The plan was to make the building energy efficient and a demonstration facility. To help achieve this goal, twelve 165-watt solar photovoltaic modules were installed on the southeastern side of the facility to capture sunlight and convert it to electricity. It was predicted that solar power would generate approximately 20% of the FLI's total electrical energy. A unique geothermal heating and cooling system features a series of six heat pumps which regulate interior temperatures by transferring heat from twenty 100-foot wells drilled along the shoreline of Seneca Lake. This solar and geothermal energy is supplemented by crediting blocks of wind energy from Fenner Wind Farm in Madison County. ENERGY STAR qualified products and equipment are used wherever possible. This includes office equipment, appliances, low-emissivity windows, CFLs, programmable thermostats, motion detection lighting, and insulation. Synthetic lumber decking and miniature on-demand hot water heaters are among the other "green" products. "Anytime a new or replacement purchasing decision is made we check for the ENERGY STAR label in that product category," says Sarah Meyer, community outreach coordinator. The ENERGY STAR Purchasing and Procurement Web site is very helpful. The college enacted an ENERGY STAR Purchasing Policy in 2007 committing HWS faculty and staff to always select ENERGY STAR qualified products."

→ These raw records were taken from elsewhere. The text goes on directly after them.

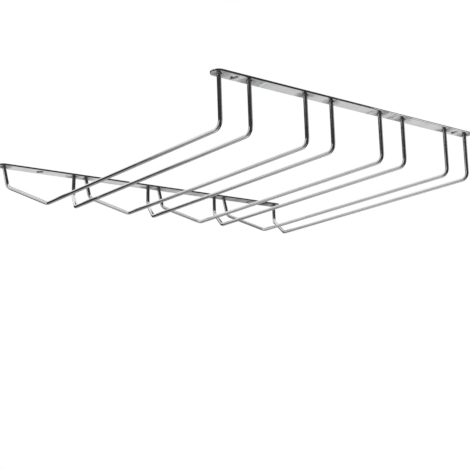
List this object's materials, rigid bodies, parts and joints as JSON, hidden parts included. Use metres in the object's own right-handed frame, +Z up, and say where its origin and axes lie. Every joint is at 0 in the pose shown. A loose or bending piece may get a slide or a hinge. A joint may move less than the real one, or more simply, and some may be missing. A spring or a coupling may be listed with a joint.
{
  "type": "hanging wine glass rack",
  "caption": "Chromed wire rack that screws up under a shelf and holds stemmed glasses upside down by their feet, in flared channels between pairs of bent wire rails.",
  "frame": {"origin": "centre of the four screw holes, in the mounting plane on top of the two strips", "axes": "+X along the strips, +Y along the rails from the back strip to the front strip where the glasses go in, +Z up out of the mounting plane"},
  "size_m": [0.42, 0.35, 0.0525],
  "materials": {
    "strip_chrome": "polished chrome plate on flat steel bar",
    "wire_chrome": "polished chrome plate on steel wire"
  },
  "bodies": {
    "root": {"back_mounting_strip": "strip_chrome", "front_mounting_strip": "strip_chrome", "channel_1_left_rail": "wire_chrome", "channel_1_right_rail": "wire_chrome", "channel_2_left_rail": "wire_chrome", "channel_2_right_rail": "wire_chrome", "channel_3_left_rail": "wire_chrome", "channel_3_right_rail": "wire_chrome", "channel_4_left_rail": "wire_chrome", "channel_4_right_rail": "wire_chrome"}
  },
  "joints": []
}
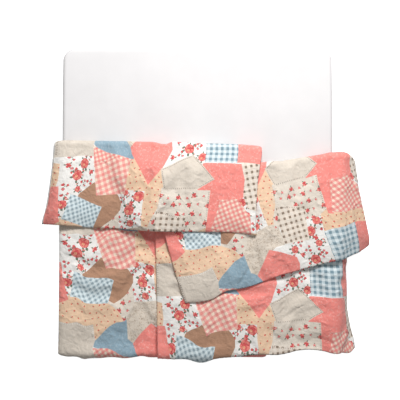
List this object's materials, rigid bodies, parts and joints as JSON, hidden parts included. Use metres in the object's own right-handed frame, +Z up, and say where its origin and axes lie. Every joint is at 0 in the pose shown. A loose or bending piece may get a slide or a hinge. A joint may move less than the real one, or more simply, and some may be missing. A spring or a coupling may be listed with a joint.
{
  "type": "pair of single duvet covers on a mattress",
  "caption": "Filled single duvets in patchwork-print cotton covers, turned down and lapped into each other over a plain mattress.",
  "frame": {"origin": "centre of the mattress's flat underside", "axes": "+Z up, +Y along the mattress towards the head, +X across it, to the right for someone who looks down with the head at the top"},
  "size_m": [2.2135, 2.0919, 0.3861],
  "materials": {
    "mattress": "white cotton jersey fitted sheet over the mattress, matt",
    "duvet_left": "printed cotton renforce cover over a light filling, matt, patchwork print in coral, beige, blue and cream",
    "duvet_right": "printed cotton renforce cover over a light filling, matt, the same patchwork print"
  },
  "bodies": {
    "root": {"mattress": "mattress", "duvet_left": "duvet_left", "duvet_right": "duvet_right"}
  },
  "joints": []
}
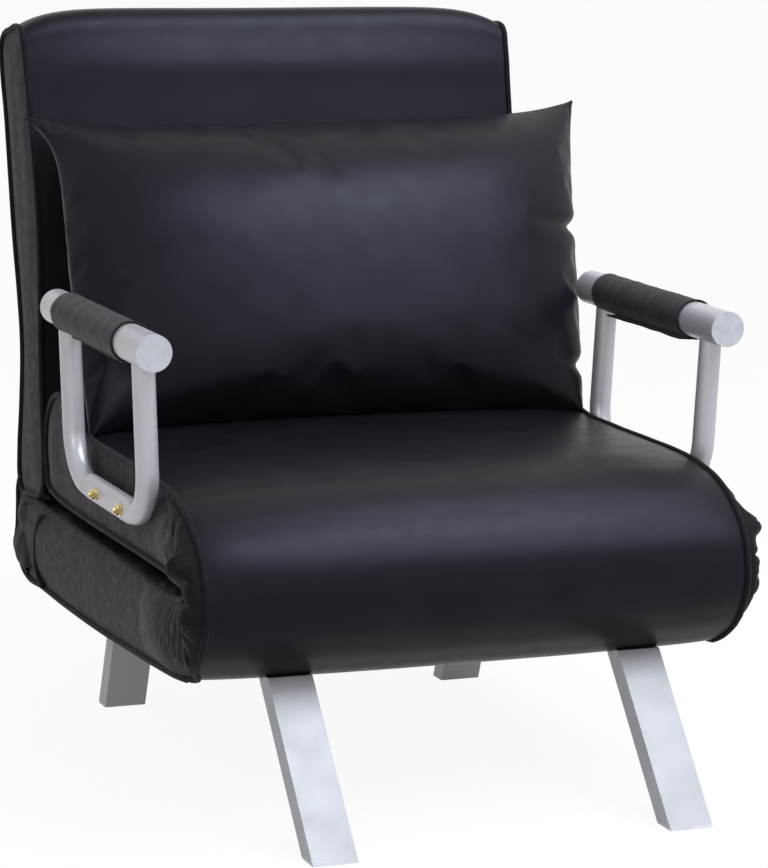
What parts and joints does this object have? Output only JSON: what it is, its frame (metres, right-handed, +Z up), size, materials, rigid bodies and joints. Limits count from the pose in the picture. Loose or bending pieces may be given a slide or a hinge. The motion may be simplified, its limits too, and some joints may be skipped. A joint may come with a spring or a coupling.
{
  "type": "folding chair bed",
  "caption": "Low armless-sided lounge chair on tubular steel that unfolds to a single bed: the back reclines and the seat with its arm hoops turns over forwards.",
  "frame": {"origin": "on the floor, on the chair's middle plane, under the middle of its depth", "axes": "+X to the right as seen from the front, the sitter looks along -Y, +Z up from the floor"},
  "size_m": [0.7142, 0.9027, 0.8282],
  "materials": {
    "frame_paint": "satin",
    "leather": "satin",
    "gusset": "matte",
    "pad_fabric": "matte",
    "foam": "matte",
    "webbing": "matte",
    "zinc": "satin",
    "black_plastic": "matte",
    "silver_plastic": "satin"
  },
  "bodies": {
    "base": {"base_frame": "frame_paint", "base_webbing": "webbing", "base_foam": "foam", "base_underpad": "foam", "base_cover": "leather", "front_leg_left": "frame_paint", "front_leg_right": "frame_paint", "rear_leg_left": "frame_paint", "rear_leg_right": "frame_paint", "leg_end_caps": "silver_plastic", "leg_bolts": "zinc", "fold_plate_lower_left": "frame_paint", "fold_plate_lower_right": "frame_paint", "fold_pins": "zinc", "recline_pins": "zinc", "ratchet_sector_left": "frame_paint", "ratchet_sector_right": "frame_paint", "front_fold": "leather", "rear_fold": "gusset"},
    "seat": {"seat_frame": "frame_paint", "seat_webbing": "webbing", "seat_foam": "foam", "seat_underpad": "foam", "seat_cover": "leather", "fold_plate_upper_left": "frame_paint", "fold_plate_upper_right": "frame_paint", "arm_loop_left": "frame_paint", "arm_loop_right": "frame_paint", "arm_grip_left": "frame_paint", "arm_grip_right": "frame_paint", "arm_pad_left": "pad_fabric", "arm_pad_right": "pad_fabric", "arm_end_caps": "silver_plastic", "arm_bolts": "zinc", "arm_nuts": "zinc", "arm_washers": "zinc", "arm_spacers": "black_plastic"},
    "back": {"back_frame": "frame_paint", "back_webbing": "webbing", "back_foam": "foam", "back_rear_pad": "foam", "back_cover": "leather", "recline_arm_left": "frame_paint", "recline_arm_right": "frame_paint", "pawl_pins": "zinc"},
    "pillow": {"pillow_cover": "leather", "pillow_fill": "foam"},
    "pawl_left": {"pawl_left": "zinc"},
    "pawl_right": {"pawl_right": "zinc"}
  },
  "joints": [
    {"name": "seat_fold", "type": "hinge", "parent": "base", "child": "seat", "pos_m": [0, -0.295, 0.2637], "axis": [1, 0, 0], "range_deg": [0, 179.9], "deforming": ["front_fold", "pillow_cover", "pillow_fill"]},
    {"name": "back_recline", "type": "hinge", "parent": "base", "child": "back", "pos_m": [0, 0.315, 0.19], "axis": [-1, 0, 0], "range_deg": [0, 80.2], "deforming": ["rear_fold"]},
    {"name": "pillow_slide", "type": "slide", "parent": "back", "child": "pillow", "axis": [0, 0.1702, 0.9854], "range_m": [0, 0.12]},
    {"name": "pawl_left_pivot", "type": "hinge", "parent": "back", "child": "pawl_left", "pos_m": [-0.289, 0.29816, 0.2335], "axis": [-1, 0, 0], "range_deg": [0, 10.5]},
    {"name": "pawl_right_pivot", "type": "hinge", "parent": "back", "child": "pawl_right", "pos_m": [0.289, 0.29816, 0.2335], "axis": [-1, 0, 0], "range_deg": [0, 10.5]}
  ]
}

Advance planning and design were not a complete solution, however. Since the opening of the building the FLI staff has worked closely with the HWS building and grounds crew, the HWS sustainability coordinator, and involved faculty and staff to help the building live up to the energy-saving predictions and expectations.

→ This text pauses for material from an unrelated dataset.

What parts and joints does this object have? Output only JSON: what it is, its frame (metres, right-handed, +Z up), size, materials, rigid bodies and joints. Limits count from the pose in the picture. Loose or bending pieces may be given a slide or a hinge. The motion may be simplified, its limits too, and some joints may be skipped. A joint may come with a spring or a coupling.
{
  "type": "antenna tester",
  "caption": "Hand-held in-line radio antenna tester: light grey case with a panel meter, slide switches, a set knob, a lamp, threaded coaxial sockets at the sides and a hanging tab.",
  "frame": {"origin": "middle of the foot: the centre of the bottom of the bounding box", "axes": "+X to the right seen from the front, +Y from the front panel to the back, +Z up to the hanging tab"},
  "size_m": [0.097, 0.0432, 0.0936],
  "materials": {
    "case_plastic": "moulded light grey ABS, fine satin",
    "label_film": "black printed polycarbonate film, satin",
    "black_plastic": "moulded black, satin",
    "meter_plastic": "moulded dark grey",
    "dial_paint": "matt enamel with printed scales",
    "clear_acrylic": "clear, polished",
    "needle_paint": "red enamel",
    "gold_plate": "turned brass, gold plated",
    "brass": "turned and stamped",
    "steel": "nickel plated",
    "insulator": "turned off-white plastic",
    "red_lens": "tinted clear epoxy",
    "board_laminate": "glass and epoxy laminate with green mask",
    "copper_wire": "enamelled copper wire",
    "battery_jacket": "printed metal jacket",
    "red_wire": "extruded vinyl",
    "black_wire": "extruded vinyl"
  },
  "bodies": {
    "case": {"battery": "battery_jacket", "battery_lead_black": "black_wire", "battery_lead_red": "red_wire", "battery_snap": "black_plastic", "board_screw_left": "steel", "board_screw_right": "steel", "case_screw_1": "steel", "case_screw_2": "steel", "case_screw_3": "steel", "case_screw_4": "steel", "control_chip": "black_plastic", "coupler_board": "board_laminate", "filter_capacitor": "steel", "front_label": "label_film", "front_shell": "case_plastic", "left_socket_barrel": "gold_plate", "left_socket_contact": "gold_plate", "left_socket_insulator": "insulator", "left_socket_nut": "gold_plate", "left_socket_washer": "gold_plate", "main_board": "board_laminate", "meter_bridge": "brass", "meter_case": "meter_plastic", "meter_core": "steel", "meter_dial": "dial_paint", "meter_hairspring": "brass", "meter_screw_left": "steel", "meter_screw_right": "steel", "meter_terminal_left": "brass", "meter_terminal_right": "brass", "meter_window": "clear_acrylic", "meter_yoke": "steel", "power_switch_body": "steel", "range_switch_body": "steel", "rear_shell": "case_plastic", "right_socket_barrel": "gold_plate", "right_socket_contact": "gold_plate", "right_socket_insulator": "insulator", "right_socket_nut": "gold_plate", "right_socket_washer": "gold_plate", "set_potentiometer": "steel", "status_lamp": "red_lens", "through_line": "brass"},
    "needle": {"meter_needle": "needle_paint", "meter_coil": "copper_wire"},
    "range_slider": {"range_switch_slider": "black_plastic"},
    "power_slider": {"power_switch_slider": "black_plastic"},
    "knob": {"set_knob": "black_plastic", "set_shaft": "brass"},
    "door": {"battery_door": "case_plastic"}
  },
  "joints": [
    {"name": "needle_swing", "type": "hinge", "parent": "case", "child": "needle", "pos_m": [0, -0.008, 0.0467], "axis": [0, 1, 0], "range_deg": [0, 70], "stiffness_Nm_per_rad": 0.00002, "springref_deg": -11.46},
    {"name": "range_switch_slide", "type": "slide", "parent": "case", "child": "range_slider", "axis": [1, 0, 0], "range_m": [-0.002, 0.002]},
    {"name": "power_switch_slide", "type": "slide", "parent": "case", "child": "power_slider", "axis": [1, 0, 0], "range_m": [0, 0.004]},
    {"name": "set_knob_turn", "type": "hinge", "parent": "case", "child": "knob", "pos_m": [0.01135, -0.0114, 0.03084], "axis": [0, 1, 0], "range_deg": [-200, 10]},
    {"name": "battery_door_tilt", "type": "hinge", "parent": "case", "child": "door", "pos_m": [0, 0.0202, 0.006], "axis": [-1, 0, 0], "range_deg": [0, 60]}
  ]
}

Portfolio Manager has become an important tool in tracking 2005 to 2007 energy usage and in monitoring the current energy-saving plan, according to Ms. Meyer. "When we analyzed the building's total electrical demand from 2005 to 2007, it showed that the solar panels were only providing about 3% of the total demand, rather than the predicted 20%, and they were operating at only 63% of their expected energy-efficiency." Analysis showed that part of the problem was the placement, design and installation of the panels, some of which was the result of conforming to National Historic Preservation Act guidelines. In 2008, to improve performance, foliage shading the solar panels was removed and a routine spring cleaning was completed to increase energy production and efficiency.
"A second issue emerged when we analyzed the efficiency of the solar panels," describes Ms. Meyer. "The building's energy demand well exceeded original predictions. This was largely due to much higher than expected electricity used by the geothermal system." Working to improve the system's electrical consumption continues to be an ongoing process of changes and tweaks. Inadequately sized heat pumps have been replaced, programmable thermostats have been adjusted, "antifreeze" has been added to the system, and more focused seasonal monitoring have all helped improve the picture. "Continuous monitoring and tweaking are important to sustain and enhance our energy-efficiency program," Ms. Meyer states. It's currently estimated that FLI is saving approximately $500 per year and nearly 6,000 kWh over earlier results.
Another change at FLI is the use of the "EZ Wizard Computer Power Management System" downloaded from the ENERGY STAR Web site to manager power usage by computers and monitors. The Power Management Calculator has been used to estimate the savings from putting this on all laptops, communal student workstations and staff computers. Based on 10 machines, FLI is saving $305 annually and 1,723 kWh.
FLI's continued use of Portfolio Manager has allowed the benchmarking of their building against other office buildings and it has earned a current rating of 92 and baseline rating of 89 out of 100. This makes FLI's facility eligible to earn the ENERGY STAR, the national symbol for superior energy efficiency. Portfolio Manager provides the institute information about the electric emissions rate and total site energy use. FLI then used EPA's Greenhouse Gas (GHG) Equivalencies Calculator to learn that their total GHG emissions are equivalent to the carbon sequestered annually by 2.7 acres of pine or fir forests.
"Portfolio Manager infused new thought into our energy-savings program," says Ms. Meyer. "At first when we saw our energy performance rating there was a sense of relief. Then we visualized a metric ton of carbon dioxide equivalent and we realized that our plan should not focus solely on savings, but also communicate the greenhouse gas reduction strategy and initiatives to decrease our total GHG emissions."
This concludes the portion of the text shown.